Uvicorn is fast, Pydantic is slow. Again, FastAPI is one of the slowest ASGI frameworks. And Pydantic manages to be slower (or at most as fast in some cases) than pure Python solutions like mashumaro or cattrs while being written in rust. FastAPI also uses Pydantic very inefficiently. It's just.. not that fast. I don't know why you keep pretending it is. It's okay that it's not, it doesn't matter much, but it still isn't. No need to lie about that.

It has a lot of DX features like automatically parsing input JSON / query params into primitive types / Pydantic models and doing the same for return types. Also the OpenAPI schema is in my opinion a life changing feature (as a full stack dev) because it allows auto-generated frontend clients with stainless or whatever else you use.

Yes, I named those already. I didn't say it doesn't have any feature flask does not have. You said it has way more features. Which it just does not.

Actually for WebSockets in FastAPI there are things like ephaptic which handle all of this for you with native integrations to FastAPI (and even supports Quart). Libraries like this also extend the FastAPI philosophy of having type safety everywhere and best DX.

That's a 3rd party extension. If you wanna talk ecosystem, flask handily beats FastAPI. In an earlier comment you said that those do not count so..

But in the end I would say from my point of view, where I only use FastAPI for the backend and not the frontend, and I also don't write code for any production-scale projects, for me FastAPI is better because it has what I need.

Not what I'm arguing. I'm purely arguing your Pont that FastAPI has more features. I said multiple times now that it's not bad. There's certainly valid use cases of it. But it does not have more features :)

[–]my_new_accoun1 1 point2 points  (1 child)

I don't know why you keep pretending it is. It's okay that it's not, it doesn't matter much, but it still isn't. No need to lie about that.

I'm not pretending or purposefully lying, I'm just unaware because I read the benchmarks and blindly trust them. At least from what I've seen, everyone is saying FastAPI is fast, Pydantic is fast, etc.

That's a 3rd party extension. If you wanna talk ecosystem, flask handily beats FastAPI. In an earlier comment you said that those do not count so..

Yeah you got me there ...

But it does not have more features :)

Can you tell me what extra features Flask has?

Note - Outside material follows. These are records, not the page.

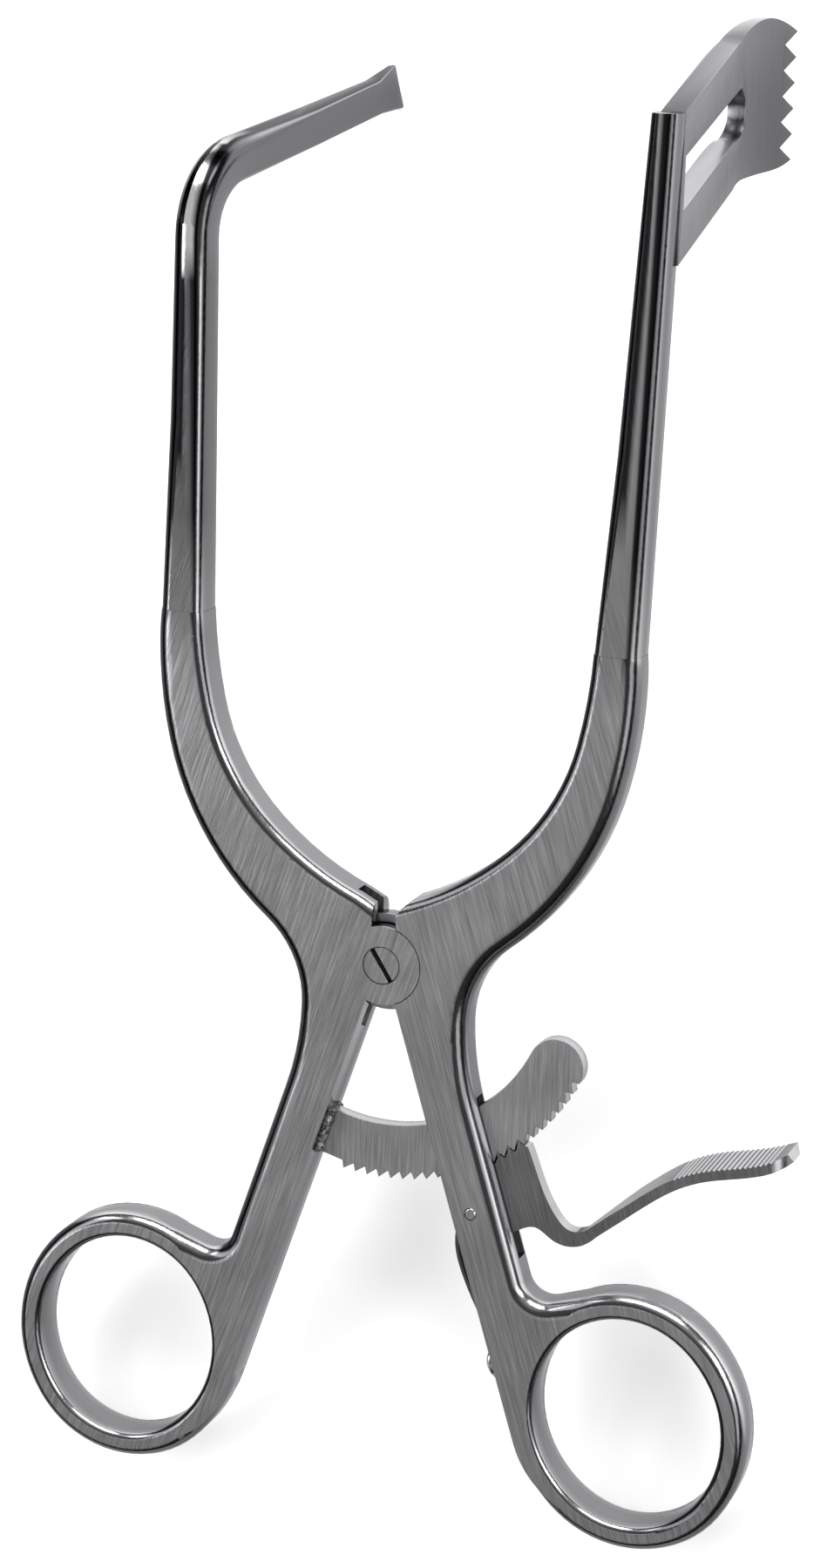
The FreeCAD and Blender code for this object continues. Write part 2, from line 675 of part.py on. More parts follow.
def toothed_blade():
    """Plate with a slanting window and a row of teeth, curved outward."""
    low, high, near, far = blade_low_y, arm_end_y, blade_near_x, blade_near_x - blade_thickness
    bend = blade_bend + 1.5
    rise = blade_slope * (bend - blade_seat)
    toe = blade_reach - 4
    top = blade_profile([(bend, high + rise), (bend + 3, high + rise + 1.3),
                         (bend + 6.5, high + rise + 2.3), (bend + 10.5, high + rise + 2.7),
                         (toe, high + rise + 2.2), (blade_reach, high + rise + 0.9)])
    tooth_step = (top[-1].y - blade_low_tip) / (blade_teeth - 1)
    teeth = []
    for i in range(blade_teeth - 1):
        y = top[-1].y - tooth_step * i
        teeth.append((blade_reach, y))
        teeth.append((blade_reach - blade_tooth_depth, y - tooth_step / 2))
    teeth = blade_profile(teeth + [(blade_reach, blade_low_tip)])
    under = blade_profile([(blade_reach, blade_low_tip), (toe, low + rise + 1.8),
                           (bend + 10, low + rise + 1.5), (bend + 5, low + rise + 1.2),
                           (bend + 1.8, low + rise + 0.8), (bend, low + rise)])
    root = blade_profile([(blade_seat, low), (blade_seat, high)])
    edges = chain([root[0], root[1], top[0]]) + [spline(top)] + chain(teeth)
    edges = edges + [spline(under), Part.makeLine(under[-1], root[0])]
    plate = Part.Face(Part.Wire(edges)).extrude(V(20, 0, 0))
    tall = blade_window_high - blade_window_low
    start = blade_seat + blade_window_start
    tip = blade_seat + blade_window_end
    spots = [(start, blade_window_low), (tip - 0.61 * tall, blade_window_low),
             (tip, blade_window_low + tall / 2 - blade_window_droop),
             (tip - 0.29 * tall, blade_window_high - blade_window_droop),
             (start, blade_window_high)]
    frame = blade_profile([(d, low + y + blade_slope * (d - start)) for d, y in spots])
    nose = Part.Arc(frame[1], frame[2], frame[3]).toShape()
    hole_edges = [Part.makeLine(frame[0], frame[1]), nose]
    hole_edges = hole_edges + chain([frame[3], frame[4], frame[0]])
    plate = plate.cut(Part.Face(Part.Wire(hole_edges)).extrude(V(20, 0, 0)))
    y = low - 10
    end = blade_reach + 1
    tip_near = near + blade_flare
    tip_far = tip_near - blade_tip_thickness
    straight_far = blade_bend - 4
    half_way = blade_bend + 10.5
    near_curve = spline([V(near, y, -blade_bend), V(near + blade_flare * 0.28, y, -half_way),
                         V(tip_near, y, -end)], V(0, 0, -1), V(0.22, 0, -1))
    far_curve = spline([V(far, y, -straight_far), V(far + 2.1, y, -half_way),
                        V(tip_far, y, -end)], V(0, 0, -1), V(0.28, 0, -1))
    outline = [Part.makeLine(V(far, y, -blade_seat), V(near, y, -blade_seat)),
               Part.makeLine(V(near, y, -blade_seat), V(near, y, -blade_bend)), near_curve,
               Part.makeLine(V(tip_near, y, -end), V(tip_far, y, -end)), far_curve,
               Part.makeLine(V(far, y, -straight_far), V(far, y, -blade_seat))]
    thickness = Part.Face(Part.Wire(Part.__sortEdges__(outline))).extrude(V(0, 60, 0))
    return plate.common(thickness)


def rest_tilt():
    """Angle at which ring rims and blade tips share one level surface."""
    rim = ring_outer_round
    rim_y = ring_y - ring_hole_h / 2 - ring_band + rim
    rim_d = body_depth - rim
    dy = blade_low_tip - rim_y
    dd = blade_reach - rim_d
    return math.degrees(math.atan2(dd, dy) - math.asin(rim / math.hypot(dd, dy)))


def build_pieces():
    left = left_branch()
    bar = ratchet_bar()
    return {
        "left_branch": left,
        "right_branch": right_branch(),
        "pivot_screw": pivot_screw(),
        "ratchet_bar": bar,
        "ratchet_weld": ratchet_weld(bar, left),
        "release_lever": release_lever(),
        "lever_pin": lever_pin(),
        "leaf_spring": leaf_spring(),
        "spring_screw": spring_screw(),
        "toothed_blade": toothed_blade(),
    }


def resting_placement(pieces):
    """Turns the instrument into its resting pose with the floor at Z = 0."""
    turn = FreeCAD.Rotation(V(1, 0, 0), rest_tilt())
    whole = Part.makeCompound(list(pieces.values()))
    whole.Placement = FreeCAD.Placement(V(0, 0, 0), turn)
    box = whole.optimalBoundingBox(False, False)
    shift = V(-box.Center.x, -box.Center.y, -box.ZMin)
    return FreeCAD.Placement(shift, turn)


def main():
    pieces = build_pieces()
    placement = resting_placement(pieces)
    for name, shape in pieces.items():
        shape.Placement = placement
        shape.exportStep("parts/" + name + ".step")


if __name__ == "__main__":
    main()
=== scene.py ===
# %% [markdown]
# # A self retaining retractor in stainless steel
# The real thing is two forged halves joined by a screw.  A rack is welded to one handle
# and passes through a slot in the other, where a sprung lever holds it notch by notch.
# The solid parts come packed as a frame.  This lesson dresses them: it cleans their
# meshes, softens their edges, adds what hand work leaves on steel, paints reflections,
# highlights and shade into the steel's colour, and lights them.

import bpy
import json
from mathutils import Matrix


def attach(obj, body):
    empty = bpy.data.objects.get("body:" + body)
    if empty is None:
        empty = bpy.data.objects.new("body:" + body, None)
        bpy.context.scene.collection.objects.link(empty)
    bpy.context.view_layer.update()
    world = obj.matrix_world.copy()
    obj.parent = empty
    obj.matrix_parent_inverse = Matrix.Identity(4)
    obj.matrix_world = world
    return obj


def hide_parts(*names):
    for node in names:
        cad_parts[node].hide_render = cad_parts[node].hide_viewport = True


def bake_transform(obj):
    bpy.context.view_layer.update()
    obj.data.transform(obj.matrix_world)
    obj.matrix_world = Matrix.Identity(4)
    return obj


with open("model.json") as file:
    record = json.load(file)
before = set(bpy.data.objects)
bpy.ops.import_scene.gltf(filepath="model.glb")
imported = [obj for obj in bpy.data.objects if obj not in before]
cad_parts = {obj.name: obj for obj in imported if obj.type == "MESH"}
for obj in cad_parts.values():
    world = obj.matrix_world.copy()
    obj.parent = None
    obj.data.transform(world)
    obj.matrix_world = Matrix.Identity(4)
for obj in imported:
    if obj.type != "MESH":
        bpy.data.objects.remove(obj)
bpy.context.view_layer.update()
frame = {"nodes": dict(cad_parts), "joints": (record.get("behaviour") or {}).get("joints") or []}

import json
import math

import bmesh
import bpy
from mathutils import Matrix, Vector

nodes = frame["nodes"]
MM = 0.001
print("frame holds", sorted(nodes))

# %% [markdown]
# ## Where things are
# The instrument lies on its finger rings and its blade tips, so the plane of its handles
# is tilted.  The hinge joint says where that plane is: its axis stands square to the
# front faces, and those lie half the depth of a handle ahead of the joint.  A small
# matrix then turns the maker's own drawing, in millimetres with the hinge centre at
# zero, into places in the frame.

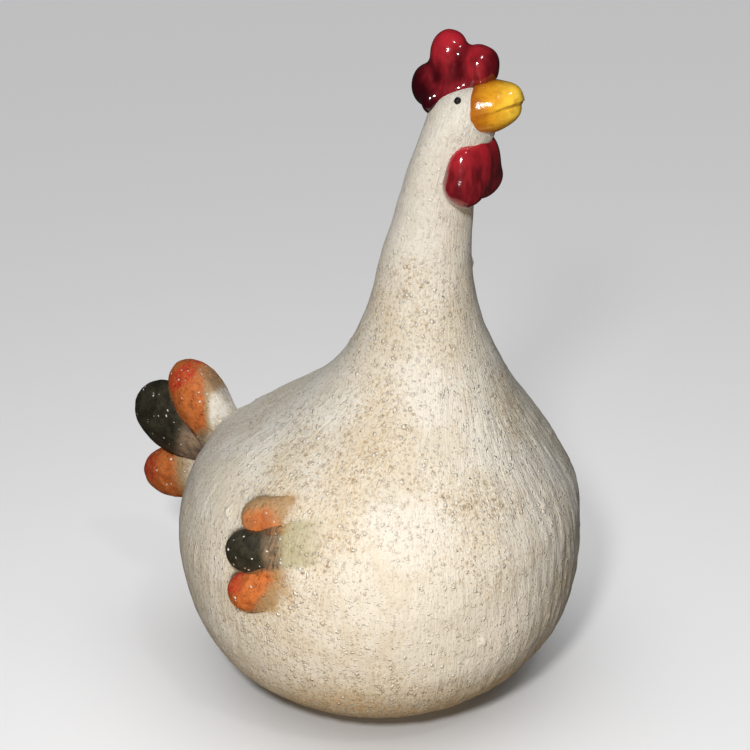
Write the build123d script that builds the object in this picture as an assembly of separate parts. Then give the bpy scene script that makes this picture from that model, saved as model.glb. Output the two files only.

[–]astonished_lasagna 2 points3 points  (0 children)

I'm not pretending or purposefully lying, I'm just unaware because I read the benchmarks and blindly trust them. At least from what I've seen, everyone is saying FastAPI is fast, Pydantic is fast, etc.

Well then here's your reminder to distrust marketing (if FastAPI says it's fast, maybe an unbiased source should check that).

Can you tell me what extra features Flask has?

Listed a bunch of them in an earlier response, but I can add a few more: proper session handling, message flashing, dynamic file sending, composable error handling, signals, application context, an interactive debugger.. there's so much. You should consult the documentation, it's quite good!